What the task asks: Report each line of the data that includes the word "Identity".

Source data:
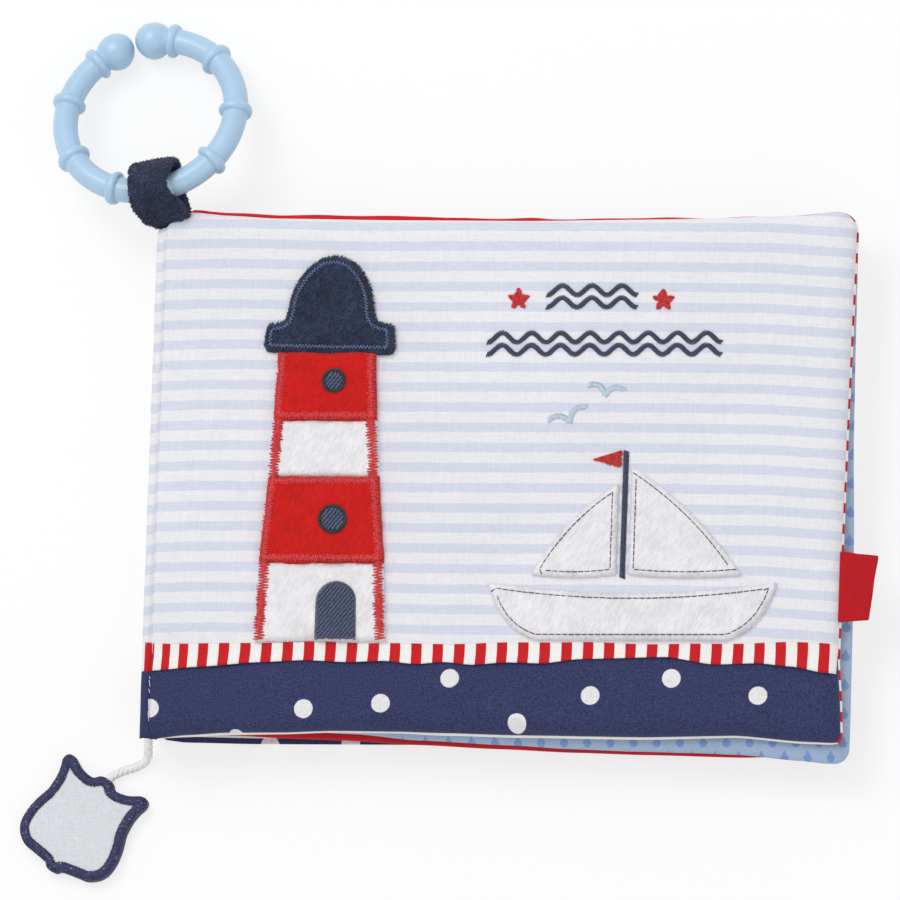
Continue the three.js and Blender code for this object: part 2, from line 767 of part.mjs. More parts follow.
// Sailing boat: a plush hull with a curved keel, two bellied sails, a mast and a pennant
function buildBoat() {
  const deck = hullWaterline + hullHeight;
  const hull = new THREE.Shape();
  hull.moveTo(boatX - hullKeelHalfLength, hullWaterline);
  hull.lineTo(boatX + hullKeelHalfLength, hullWaterline);
  hull.quadraticCurveTo(boatX + hullDeckHalfLength - hullSheer, hullWaterline + hullSheer,
    boatX + hullDeckHalfLength, deck);
  hull.quadraticCurveTo(boatX, deck - 2 * hullSheer, boatX - hullDeckHalfLength, deck);
  hull.quadraticCurveTo(boatX - hullDeckHalfLength + hullSheer, hullWaterline + hullSheer,
    boatX - hullKeelHalfLength, hullWaterline);
  addPiece('boat_hull', sewnPiece(hull, frontTop, boatThickness, boatBevel), colours.whitePlush);

  const mastX = boatX + mastOffset;
  const mast = roundedShape(mastX - mastWidth / 2, sailFoot - sailGap,
    mastX + mastWidth / 2, sailFoot - sailGap + mastHeight, mastWidth / 3);
  addPiece('boat_mast', sewnPiece(mast, frontTop, mastThickness, mastWidth / 8, 2),
    colours.navyThread);

  const sail = (side, length, height) => {
    const inner = mastX + side * (mastWidth / 2 + sailGap);
    const outer = inner + side * length;
    const shape = new THREE.Shape();
    shape.moveTo(inner, sailFoot);
    shape.quadraticCurveTo((inner + outer) / 2, sailFoot - sailBelly / 2, outer, sailFoot);
    shape.quadraticCurveTo((inner + outer) / 2 + side * sailBelly,
      sailFoot + height / 2 + sailBelly, inner, sailFoot + height);
    return sewnPiece(shape, frontTop, boatThickness, boatBevel);
  };
  addPiece('boat_mainsail', sail(1, mainsailLength, mainsailHeight), colours.whitePlush);
  addPiece('boat_jib', sail(-1, jibLength, jibHeight), colours.whitePlush);

  const tip = sailFoot - sailGap + mastHeight;
  const foot = mastX - mastWidth / 2 - layerGap;
  const pennant = new THREE.Shape();
  pennant.moveTo(foot, tip);
  pennant.lineTo(foot - pennantLength, tip - pennantHeight / 2);
  pennant.lineTo(foot, tip - pennantHeight);
  addPiece('boat_pennant', sewnPiece(pennant, frontTop, pennantThickness, pennantThickness / 5),
    colours.redThread);
}

function buildStars() {
  const names = ['left_star', 'right_star'];
  starCentres.forEach(([x, y], star) => {
    const shape = new THREE.Shape();
    for (let k = 0; k < 10; k += 1) {
      const radius = k % 2 === 0 ? starRadius : starRadius * starWaistShare;
      const angle = Math.PI / 2 + (k / 10) * 2 * Math.PI;
      const px = x + radius * Math.cos(angle);
      const py = y + radius * Math.sin(angle);
      if (k === 0) shape.moveTo(px, py);
      else shape.lineTo(px, py);
    }
    addPiece(names[star], sewnPiece(shape, frontTop, starThickness, starThickness / 5),
      colours.redThread);
  });
}

// Woven tab: a flat band with its fold away from the album
function buildTab() {
  const inner = frontLiningOutline.right + layerGap;
  const outer = inner + tabReach;
  const radius = tabThickness / 2;
  const profile = new THREE.Shape();
  profile.moveTo(inner, -radius);
  profile.lineTo(outer - radius, -radius);
  profile.absarc(outer - radius, 0, radius, -Math.PI / 2, Math.PI / 2, false);
  profile.lineTo(inner, radius);
  const geometry = new THREE.ExtrudeGeometry(profile, {
    depth: tabHeight,
    bevelEnabled: false,
    curveSegments: 5,
  });
  geometry.rotateX(Math.PI / 2);
  geometry.translate(0, tabCentreLevel + tabHeight / 2, frontSeam + tabThickness);
  addPiece('woven_tab', geometry, colours.wovenTab);
}

// The ring's own frame: flat in X and Y about its centre, then tilted up towards the loop
const rise = new THREE.Vector3(
  Math.cos(radians(ringRiseDirection)), Math.sin(radians(ringRiseDirection)), 0,
);
const tiltAxis = rise.clone().cross(new THREE.Vector3(0, 0, 1));
const ringTurn = new THREE.Quaternion().setFromAxisAngle(tiltAxis, radians(ringTilt));
const lowestBall = new THREE.Vector3(
  Math.cos(radians(ringEndAngles[1])), Math.sin(radians(ringEndAngles[1])), 0,
).multiplyScalar(ringRadius).applyQuaternion(ringTurn);
const ringCentre = new THREE.Vector3(
  ringCentreX, ringCentreY, ringBallRadius + runningGap / 2 - lowestBall.z,
);
const ringPoint = (degrees) => new THREE.Vector3(
  Math.cos(radians(degrees)), Math.sin(radians(degrees)), 0,
).multiplyScalar(ringRadius);

// Tube radius at each station along the ring: balls at both ends, ribs between
function ringStations() {
  const degreesPerLength = 180 / (Math.PI * ringRadius);
  const [start, end] = ringEndAngles;
  const stations = [];
  const ballSteps = 5;
  const neckAngle = Math.asin(ringTubeRadius / ringBallRadius);
  for (let k = 0; k <= ballSteps; k += 1) {
    const angle = -Math.PI + (k / ballSteps) * (Math.PI - neckAngle);
    const reach = ringBallRadius * Math.cos(angle) * degreesPerLength;
    const radius = -ringBallRadius * Math.sin(angle);
    stations.push([start + reach, radius]);
    stations.push([end - reach, radius]);
  }
  for (const angle of ringCollarAngles) {
    const half = ringCollarLength / 2 * degreesPerLength;
    for (const share of [-1, -ringCollarFlatShare, 0, ringCollarFlatShare, 1]) {
      const height = Math.abs(share) === 1 ? 0 : 1 - ringCollarFallShare * Math.abs(share);
      stations.push([
        angle + share * half,
        ringTubeRadius + (ringCollarRadius - ringTubeRadius) * height,
      ]);
    }
  }
  const halfClear = ringCollarLength * degreesPerLength;
  for (let angle = start + 2 * halfClear; angle < end - 2 * halfClear; angle += ringStep) {
    const clear = ringCollarAngles.every((collar) => Math.abs(collar - angle) > halfClear);
    if (clear) stations.push([angle, ringTubeRadius]);
  }
  return stations.sort((a, b) => a[0] - b[0]);
}

function buildRing() {
  const stations = ringStations();
  const positions = [];
  const index = [];
  const first = stations[0];
  const final = stations[stations.length - 1];
  const body = stations.slice(1, -1);
  for (const [degrees, radius] of body) {
    const centre = ringPoint(degrees);
    const outward = centre.clone().normalize();
    for (let k = 0; k < ringSides; k += 1) {
      const turn = (k / ringSides) * 2 * Math.PI;
      const point = centre.clone().addScaledVector(outward, radius * Math.cos(turn));
      positions.push(point.x, point.y, radius * Math.sin(turn));
    }
  }
  for (let ring = 0; ring + 1 < body.length; ring += 1) {
    for (let k = 0; k < ringSides; k += 1) {
      const a = ring * ringSides + k;
      const b = ring * ringSides + (k + 1) % ringSides;
      index.push(a, b, b + ringSides, a, b + ringSides, a + ringSides);
    }
  }
  const poleStart = positions.length / 3;
  positions.push(...ringPoint(first[0]).toArray(), ...ringPoint(final[0]).toArray());
  const last = (body.length - 1) * ringSides;
  for (let k = 0; k < ringSides; k += 1) {
    const next = (k + 1) % ringSides;
    index.push(poleStart, next, k);
    index.push(poleStart + 1, last + k, last + next);
  }
  index.reverse();
  const geometry = new THREE.BufferGeometry();
  geometry.setAttribute('position', new THREE.Float32BufferAttribute(positions, 3));
  geometry.setIndex(index);
  geometry.computeVertexNormals();
  const ring = addPiece('hanging_ring', geometry, colours.ringPlastic, 0.3);
  ring.position.copy(ringCentre);
  ring.quaternion.copy(ringTurn);
}

// Hanging loop: an eye round the ring, and the tail that is sewn to the back cover's cut corner
function buildLoop() {
  const eye = ringPoint(loopAngle).applyQuaternion(ringTurn).add(ringCentre);
  const tangent = new THREE.Vector3(
    -Math.sin(radians(loopAngle)), Math.cos(radians(loopAngle)), 0,
  ).applyQuaternion(ringTurn);
  const outerRadius = loopBoreRadius + loopWall;
  const softening = loopWall / 3;
  const halfWidth = loopWidth / 2;
  const profile = [
    [loopBoreRadius, -halfWidth + softening],
    [loopBoreRadius + softening, -halfWidth],
    [outerRadius - softening, -halfWidth],
    [outerRadius, -halfWidth + softening],
    [outerRadius, halfWidth - softening],
    [outerRadius - softening, halfWidth],
    [loopBoreRadius + softening, halfWidth],
    [loopBoreRadius, halfWidth - softening],
    [loopBoreRadius, -halfWidth + softening],
  ].map(([radius, along]) => new THREE.Vector2(radius, along));
  // A lathe's axis is Y, so the eye's frame has the ring's tangent as its Y.
  const side = new THREE.Vector3(0, 0, 1).cross(tangent).normalize();
  const frame = new THREE.Matrix4().makeBasis(side, tangent, side.clone().cross(tangent));
  frame.setPosition(eye);
  const sleeve = new THREE.LatheGeometry(profile, loopSides);
  sleeve.applyMatrix4(frame);
  addPiece('hanging_loop_eye', sleeve, colours.navyPlush);

  // The tail's profile is drawn square to the corner's cut: outward from it, and up.
  const tail = new THREE.Shape();
  tail.moveTo(runningGap, loopTailBottom);
  tail.lineTo(loopTailEnd, loopTailBottom);
  tail.lineTo(loopTailEnd, loopTailTop);
  tail.lineTo(loopTailStep, loopTailTop);
  tail.lineTo(loopTailStep, backTop);
  tail.lineTo(runningGap, backTop);
  const geometry = new THREE.ExtrudeGeometry(tail, { depth: loopTailWidth, bevelEnabled: false });
  geometry.translate(0, 0, loopTailStart);
  const alongCut = new THREE.Vector3(1, 0, 0)
    .applyAxisAngle(new THREE.Vector3(0, 0, 1), radians(cornerCutSlope));
  const acrossCut = new THREE.Vector3(-alongCut.y, alongCut.x, 0);
  const seat = new THREE.Matrix4().makeBasis(acrossCut, new THREE.Vector3(0, 0, 1), alongCut);
  seat.setPosition(spineOuter, cornerCutLevel, 0);
  geometry.applyMatrix4(seat);
  const seatRadius = outerRadius + runningGap;
  const hollow = new THREE.CylinderGeometry(seatRadius, seatRadius, 2 * loopWidth, loopSides);
  hollow.applyMatrix4(frame);
  const solid = toSolid(geometry).subtract(toSolid(hollow));
  addPiece('hanging_loop_tail', toGeometry(solid), colours.navyPlush);
}

// Cord and badge
function polygonSection(radius, sides) {
  const shape = new THREE.Shape();
  for (let k = 0; k < sides; k += 1) {
    const angle = ((k + 1 / 2) / sides) * 2 * Math.PI;
    const x = radius * Math.cos(angle);
    const y = radius * Math.sin(angle);
    if (k === 0) shape.moveTo(x, y);
    else shape.lineTo(x, y);
  }
  return shape;
}

function buildCordAndBadge() {
  const points = cordRoute.map((point) => new THREE.Vector3(...point));
  const path = new THREE.CatmullRomCurve3(points);
  const tube = (radius) => new THREE.ExtrudeGeometry(polygonSection(radius, cordSides), {
    steps: cordSteps, extrudePath: path, bevelEnabled: false,
  });
  const cordRadius = cordDiameter / 2;
  const end = new THREE.SphereGeometry(cordRadius, cordSides, cordSides / 2);
  end.rotateX(Math.PI / 2);
  end.translate(...cordRoute[0]);
  const cord = toSolid(tube(cordRadius)).add(toSolid(end));
  addPiece('badge_cord', toGeometry(cord), colours.cord);

  // The whole outline, counter-clockwise, from its right half.
  const mirrored = (rightHalf, share) => {
    const half = rightHalf.map(([x, y]) => new THREE.Vector3(x, y, 0).multiplyScalar(share));
    const other = half.slice(1, -1).reverse()
      .map((point) => new THREE.Vector3(-point.x, point.y, 0));
    const curve = new THREE.CatmullRomCurve3([...half, ...other], true);
    return curve.getPoints(badgeSteps).slice(0, -1).reverse()
      .map((point) => new THREE.Vector2(point.x, point.y));
  };
  const outline = mirrored(shieldHalf, 1);
  const place = (geometry) => {
    geometry.rotateZ(radians(badgeLean));
    geometry.translate(badgeX, badgeY, 0);
    return toSolid(geometry);
  };
  const channelRadius = (cordRadius + cordChannelGap) / Math.cos(Math.PI / cordSides);
  const channelEnd = new THREE.SphereGeometry(channelRadius + layerGap, cordSides, cordSides);
  channelEnd.translate(...cordRoute[cordRoute.length - 1]);
  const channel = toSolid(tube(channelRadius)).add(toSolid(channelEnd));
  const badgeMiddle = badgeBackThickness + layerGap / 2;
  const backGeometry = prism(new THREE.Shape(outline), 0, badgeBackThickness);
  addPiece('badge_back', toGeometry(place(backGeometry).subtract(channel)), colours.badgeBorder);

  const rim = new THREE.Shape(outline);
  rim.holes.push(new THREE.Path(mirrored(faceHalf, 1)));
  const border = place(prism(rim, badgeMiddle, badgeThickness - layerGap)).subtract(channel);
  addPiece('badge_border', toGeometry(border), colours.badgeBorder);
  const faceShape = new THREE.Shape(mirrored(faceHalf, faceShare));
  const face = place(prism(faceShape, badgeMiddle, badgeThickness)).subtract(channel);
  addPiece('badge_face', toGeometry(face), colours.badgeSatin);
}

buildFrontCover();
buildLighthouse();
buildBoat();
buildStars();
buildTab();
buildLeaf('upper_leaf', upperLeafOutline, upperLeafBottom, upperLeafTop, colours.dropCotton);
buildLeaf('lower_leaf', lowerLeafOutline, lowerLeafBottom, lowerLeafTop, colours.redCotton);
buildBackCover();
buildSpine();
buildRing();
buildLoop();
buildCordAndBadge();

export default album;
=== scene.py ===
"""A soft baby photo album: padded cloth covers and leaves, a sewn-on lighthouse and sailing boat,
a plush loop with a plastic ring, and a badge on a short cord."""

import json
import math
import random

import bmesh
import bpy
from bpy.props import FloatProperty, FloatVectorProperty, IntProperty, PointerProperty
from mathutils import Matrix, Vector, noise

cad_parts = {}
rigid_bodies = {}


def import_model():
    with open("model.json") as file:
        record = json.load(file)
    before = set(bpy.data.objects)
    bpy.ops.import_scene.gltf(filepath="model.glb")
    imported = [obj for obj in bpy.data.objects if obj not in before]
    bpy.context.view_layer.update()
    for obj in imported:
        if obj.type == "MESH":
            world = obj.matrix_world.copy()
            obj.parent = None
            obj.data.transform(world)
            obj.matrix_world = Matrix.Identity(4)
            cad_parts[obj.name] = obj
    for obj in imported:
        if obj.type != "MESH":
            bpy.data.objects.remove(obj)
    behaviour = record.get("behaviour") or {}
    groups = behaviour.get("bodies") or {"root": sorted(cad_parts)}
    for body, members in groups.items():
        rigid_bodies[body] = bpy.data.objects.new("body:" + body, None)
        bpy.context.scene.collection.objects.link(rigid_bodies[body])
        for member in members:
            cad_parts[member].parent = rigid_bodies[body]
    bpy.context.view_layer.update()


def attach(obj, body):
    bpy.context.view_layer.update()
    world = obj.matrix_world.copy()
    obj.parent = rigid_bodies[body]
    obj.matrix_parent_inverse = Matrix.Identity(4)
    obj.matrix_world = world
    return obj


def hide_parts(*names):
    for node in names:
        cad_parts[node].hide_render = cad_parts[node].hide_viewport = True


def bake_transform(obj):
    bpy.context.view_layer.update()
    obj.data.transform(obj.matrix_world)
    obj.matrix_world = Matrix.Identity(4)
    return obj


bl_info = {
    "name": "Baby photo album",
    "version": (1, 0, 0),
    "blender": (4, 5, 0),
    "location": "3D View > Sidebar > Album",
    "description": "Builds a soft baby photo album, piece by piece",
    "category": "Add Mesh",
}

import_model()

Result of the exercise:
            obj.matrix_world = Matrix.Identity(4)
    obj.matrix_parent_inverse = Matrix.Identity(4)
    obj.matrix_world = Matrix.Identity(4)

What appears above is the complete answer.